The Company has included the non-GAAP financial measure EBITDA in this earnings release. A schedule following the financial statements included in this earnings release is provided reflecting the calculation of EBITDA, defined as income from continuing operations before the deduction of interest and financing expenses, income taxes, depreciation and amortization. The Company believes that even though this item is not required by or presented in accordance with United States generally accepted accounting principles (GAAP), this additional measure enhances understanding of the Company’s performance and period to period comparability. The Company believes that this item should not be considered an alternative to net income determined under GAAP.
As a reminder, a conference call and Internet webcast is scheduled for 10:00 a.m. EST on Wednesday, February 1, 2017 to review fourth quarter and year-end 2016 financial results. You can access the conference call live by dialing 1-877-407-9210 (domestic) or 1-201-689-8049 (international) and requesting the NewMarket conference call. To avoid delays, callers should dial in five minutes early. A teleconference replay of the call will be available until February 8, 2017 at 11:59 p.m. EST by dialing 1-877-481-4010 (domestic) or 1-919-882-2331 (international). The replay ID number is 10200. The call will also be broadcast via the Internet and can be accessed through the Company’s website at www.NewMarket.com or www.investorcalendar.com. A webcast replay will be available for 30 days.

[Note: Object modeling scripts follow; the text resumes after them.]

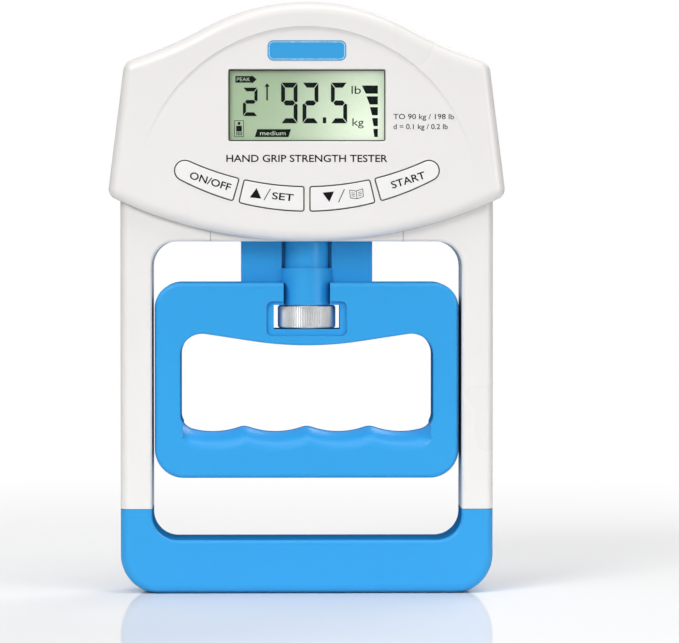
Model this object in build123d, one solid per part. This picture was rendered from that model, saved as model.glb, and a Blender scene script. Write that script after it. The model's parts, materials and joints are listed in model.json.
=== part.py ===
"""Electronic hand dynamometer: a stirrup frame with a display head, and a grip that pulls on a load cell.

The person holds the blue base of the frame in the palm and pulls the grip towards it with the fingers.
The grip hangs on an adjusting screw, which threads into a nut on a load cell inside the head.
The knurled wheel on that screw sets the hand span.

Frame: millimetres. +X to the right seen from the display side, +Y to the back, +Z up.
The origin is the centre of the flat underside of the base. Y = 0 is the plane of the adjusting screw.
"""

import os
from math import asin, cos, radians, sin, sqrt

from build123d import *

# ---------------------------------------------------------------- driving dimensions
WALL = 2.2  # moulded wall thickness
FRAME_FRONT, SEAM, FRAME_BACK = -12.0, -5.0, 12.0  # Y of the front face, shell seam and back face
GAP = 0.05  # clearance between parts that only rest against each other
SEAM_GAP = 0.15  # visible line between two shells

FRAME_W = 120.0  # across the two arms
BASE_CORNER_R = 12.5
BASE_H = 27.4  # height of the blue base shells
OPENING_W, OPENING_R = 99.7, 8.0
OPENING_LOW, OPENING_HIGH = 17.3, 113.5
ARM_X = (FRAME_W + OPENING_W) / 4  # centre line of an arm

HEAD_TOP = 190.2
HEAD_FRONT = -16.5
CROWN_R, CROWN_HALF = 68.5, 33.0  # convex arc over the top and its half width
SHOULDER_R, SHOULDER_X = 134.0, 56.0  # concave arc beside it and where it ends
SHOULDER_CORNER = (58.5, 170.9)
HIP_CORNER = (63.85, 128.3)
CHIN_R = 146.0  # arc of the head's lower edge
HEAD_EDGE_R = 3.5
BORDER_H, BORDER_FOOT, BORDER_HEAD = 1.2, 128.0, 186.0  # raised border: height, and Z where it starts and peaks
PANEL_R, PANEL_Z, PANEL_STEP = 57.0, 126.4, 2.6  # round recess inside the border
FRAME_EDGE_R, OPENING_EDGE_R, BACK_EDGE_R = 3.0, 1.2, 2.0

DISPLAY_W, DISPLAY_H, DISPLAY_Z = 50.3, 23.0, 157.1
BADGE_W, BADGE_H, BADGE_Z, BADGE_R = 25.1, 6.4, 174.6, 1.9

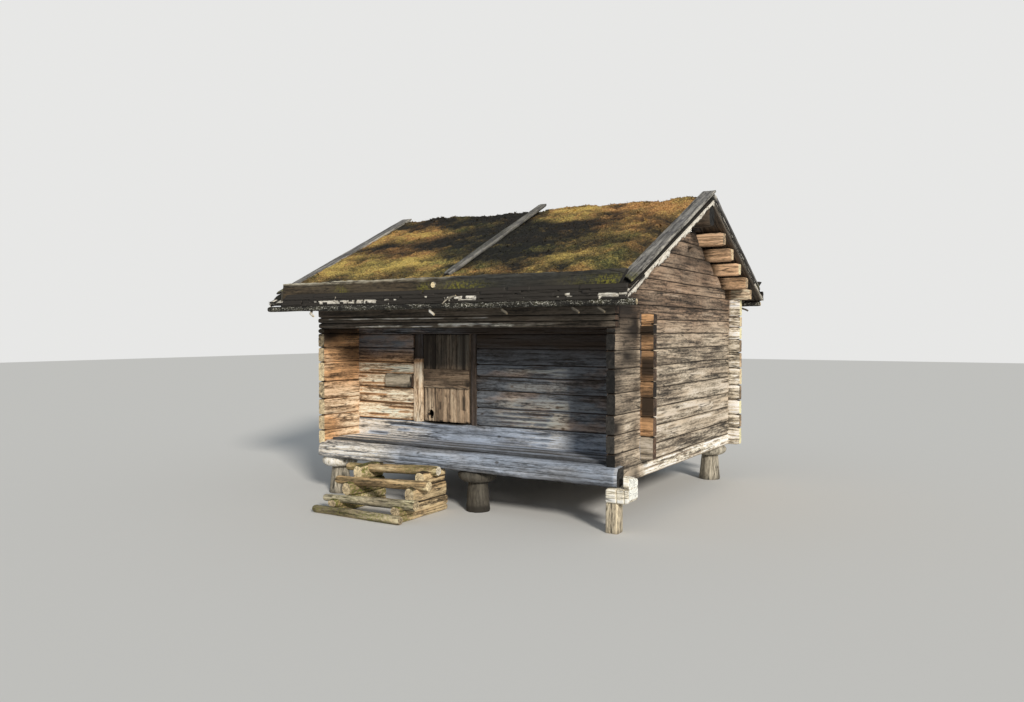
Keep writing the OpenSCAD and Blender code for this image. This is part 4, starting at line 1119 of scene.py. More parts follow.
def gable_bark(piece, side, sign, y_eave, front_side):
    """The band that hangs over a gable edge, torn and curled."""
    start, total = 0.0, abs(RIDGE_Y - y_eave)
    while start < total - 0.02:
        stop = min(start + rng.uniform(0.16, 0.4), total + 0.01)
        t = np.linspace(start, stop, 26)
        y = y_eave - sign * t
        low = 1 - start / total
        hang = (0.072 + 0.028 * low) * (1 + 0.35 * rng.uniform(-1, 1)) if front_side else 0.04
        torn = hang * (0.8 + 0.35 * wave(t * 3, start + 7.5, 0.14) + 0.2 * wave(t, start + 2.5, 0.02))
        torn = torn * (1 - 0.35 * rng.uniform(0, 1) * np.linspace(0, 1, 26)[:: rng.choice([-1, 1])])
        v = np.array([0.0, 0.25, 0.45, 0.6, 0.75, 0.9, 1.0])
        drop = unit((v - 0.25) / 0.75)
        curl = np.sin(drop * 2.4) * (0.018 + 0.016 * wave(t, start + 11.5, 0.2)[:, None])
        xs = X_RIGHT if side > 0 else X_LEFT
        xs = xs - side * (0.02 + 0.06 * (1 - unit(v / 0.25))) + side * curl
        zs = (top_at(y) + 0.008 * rng.uniform(0, 1))[:, None] - drop * torn[:, None]
        black = 0.3 * (drop > 0.8) + 0.45 * wave(t, start + 21.5, 0.07)[:, None] - 0.2
        black += 0.9 * (not front_side)
        turn = -1 if side * sign > 0 else 1
        ribbon(piece, points(xs, y[:, None], zs)[::turn], rng.uniform(0.2, 0.8), start * 7 + side,
               black[::turn])
        start = stop - rng.uniform(0.01, 0.05)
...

NewMarket Corporation, through its subsidiaries Afton Chemical Corporation and Ethyl Corporation, develops, manufactures, blends, and delivers chemical additives that enhance the performance of petroleum products. From custom-formulated additive packages to market general additives, the NewMarket family of companies provides the world with the technology to make engines run smoother, machines last longer, and fuels burn cleaner.